● **STATED GOAL**:
Give the listing below again in full, exactly as written.

***** MATERIAL *****

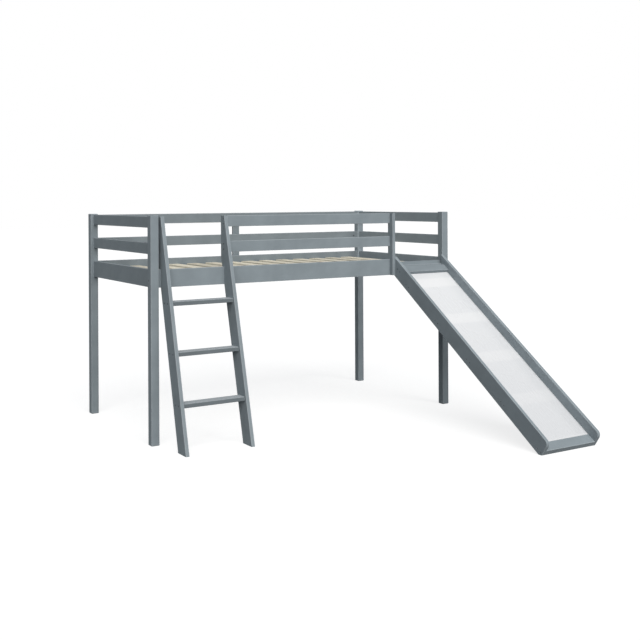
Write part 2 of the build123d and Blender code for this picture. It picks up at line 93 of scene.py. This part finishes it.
def blend_colour(tree, share, first, second, way="MIX"):
    """Return the socket of two colours mixed by a share."""
    made = add(tree, "ShaderNodeMix", data_type="RGBA", blend_type=way)
    colours = [socket for socket in made.inputs if socket.type == "RGBA"]
    for socket, value in zip([made.inputs["Factor"], *colours], (share, first, second)):
        if isinstance(value, bpy.types.NodeSocket):
            tree.links.new(value, socket)
        else:
            socket.default_value = value
    return [socket for socket in made.outputs if socket.type == "RGBA"][0]


def shaded(colour, share):
    """Return a colour made darker or lighter by a share."""
    return tuple(value * share for value in colour[:3]) + (1.0,)


def tinted(tree, colour, tone):
    """Return the socket of a colour times a tone that changes from place to place."""
    grey = add(tree, "ShaderNodeCombineColor", {0: tone, 1: tone, 2: tone}).outputs[0]
    return blend_colour(tree, 1.0, colour, grey, "MULTIPLY")


def noise(tree, vector, scale, detail=2.0, roughness=0.5):
    """Return the value socket of a noise pattern with that many waves to the metre."""
    inputs = {"Vector": vector, "Scale": scale, "Detail": detail, "Roughness": roughness}
    return add(tree, "ShaderNodeTexNoise", inputs).outputs["Fac"]


def board_space(tree, centre, turn):
    """Return the Object coordinates measured from a board's centre, turned about X by its lean."""
    coordinates = add(tree, "ShaderNodeTexCoord").outputs["Object"]
    inputs = {"Vector": coordinates, "Location": tuple(centre), "Rotation": (turn, 0.0, 0.0)}
    return add(tree, "ShaderNodeMapping", inputs, vector_type="TEXTURE").outputs["Vector"]


def drawn_out(tree, place, shares):
    """Return coordinates times a share along each axis, which draws a pattern out where the share is small."""
    return add(tree, "ShaderNodeVectorMath", {0: place, 1: shares}, operation="MULTIPLY").outputs[0]


def arris_distance(tree, place, half):
    """Return how far a point of a board's surface lies from its nearest arris.

    Of the three distances to the board's faces, the least is nought on a face, so the middle one is the
    distance to the nearest edge of that face.
    """
    away = add(tree, "ShaderNodeVectorMath", {0: place}, operation="ABSOLUTE").outputs[0]
    inside = add(tree, "ShaderNodeVectorMath", {0: tuple(half), 1: away}, operation="SUBTRACT").outputs[0]
    x, y, z = add(tree, "ShaderNodeSeparateXYZ", {0: inside}).outputs
    lesser = calc(tree, "MINIMUM", x, y)
    greater = calc(tree, "MAXIMUM", x, y)
    return calc(tree, "MAXIMUM", lesser, calc(tree, "MINIMUM", greater, z))


def grain_space(tree, place, along, seed):
    """Return a board's coordinates with its grain turned to Z and drawn out, set off from the heart of the tree."""
    x, y, z = add(tree, "ShaderNodeSeparateXYZ", {0: place}).outputs
    across = [axis for number, axis in enumerate((x, y, z)) if number != along]
    length = (x, y, z)[along]
    shift = np.random.default_rng(seed).uniform((0.02, 0.03, -4.0), (0.06, 0.09, 4.0))
    parts = {
        0: calc(tree, "ADD", across[0], float(shift[0])),
        1: calc(tree, "ADD", across[1], float(shift[1])),
        2: scaled(tree, length, by=grain_stretch, plus=float(shift[2])),
    }
    return add(tree, "ShaderNodeCombineXYZ", parts).outputs[0]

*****

● **OUTPUT FOR THIS EXERCISE**:
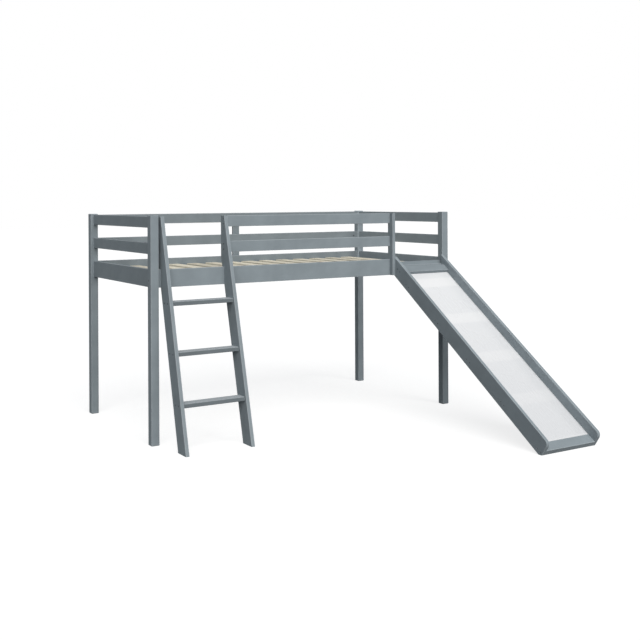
Write part 2 of the build123d and Blender code for this picture. It picks up at line 93 of scene.py. This part finishes it.
def blend_colour(tree, share, first, second, way="MIX"):
    """Return the socket of two colours mixed by a share."""
    made = add(tree, "ShaderNodeMix", data_type="RGBA", blend_type=way)
    colours = [socket for socket in made.inputs if socket.type == "RGBA"]
    for socket, value in zip([made.inputs["Factor"], *colours], (share, first, second)):
        if isinstance(value, bpy.types.NodeSocket):
            tree.links.new(value, socket)
        else:
            socket.default_value = value
    return [socket for socket in made.outputs if socket.type == "RGBA"][0]


def shaded(colour, share):
    """Return a colour made darker or lighter by a share."""
    return tuple(value * share for value in colour[:3]) + (1.0,)


def tinted(tree, colour, tone):
    """Return the socket of a colour times a tone that changes from place to place."""
    grey = add(tree, "ShaderNodeCombineColor", {0: tone, 1: tone, 2: tone}).outputs[0]
    return blend_colour(tree, 1.0, colour, grey, "MULTIPLY")


def noise(tree, vector, scale, detail=2.0, roughness=0.5):
    """Return the value socket of a noise pattern with that many waves to the metre."""
    inputs = {"Vector": vector, "Scale": scale, "Detail": detail, "Roughness": roughness}
    return add(tree, "ShaderNodeTexNoise", inputs).outputs["Fac"]


def board_space(tree, centre, turn):
    """Return the Object coordinates measured from a board's centre, turned about X by its lean."""
    coordinates = add(tree, "ShaderNodeTexCoord").outputs["Object"]
    inputs = {"Vector": coordinates, "Location": tuple(centre), "Rotation": (turn, 0.0, 0.0)}
    return add(tree, "ShaderNodeMapping", inputs, vector_type="TEXTURE").outputs["Vector"]


def drawn_out(tree, place, shares):
    """Return coordinates times a share along each axis, which draws a pattern out where the share is small."""
    return add(tree, "ShaderNodeVectorMath", {0: place, 1: shares}, operation="MULTIPLY").outputs[0]


def arris_distance(tree, place, half):
    """Return how far a point of a board's surface lies from its nearest arris.

    Of the three distances to the board's faces, the least is nought on a face, so the middle one is the
    distance to the nearest edge of that face.
    """
    away = add(tree, "ShaderNodeVectorMath", {0: place}, operation="ABSOLUTE").outputs[0]
    inside = add(tree, "ShaderNodeVectorMath", {0: tuple(half), 1: away}, operation="SUBTRACT").outputs[0]
    x, y, z = add(tree, "ShaderNodeSeparateXYZ", {0: inside}).outputs
    lesser = calc(tree, "MINIMUM", x, y)
    greater = calc(tree, "MAXIMUM", x, y)
    return calc(tree, "MAXIMUM", lesser, calc(tree, "MINIMUM", greater, z))


def grain_space(tree, place, along, seed):
    """Return a board's coordinates with its grain turned to Z and drawn out, set off from the heart of the tree."""
    x, y, z = add(tree, "ShaderNodeSeparateXYZ", {0: place}).outputs
    across = [axis for number, axis in enumerate((x, y, z)) if number != along]
    length = (x, y, z)[along]
    shift = np.random.default_rng(seed).uniform((0.02, 0.03, -4.0), (0.06, 0.09, 4.0))
    parts = {
        0: calc(tree, "ADD", across[0], float(shift[0])),
        1: calc(tree, "ADD", across[1], float(shift[1])),
        2: scaled(tree, length, by=grain_stretch, plus=float(shift[2])),
    }
    return add(tree, "ShaderNodeCombineXYZ", parts).outputs[0]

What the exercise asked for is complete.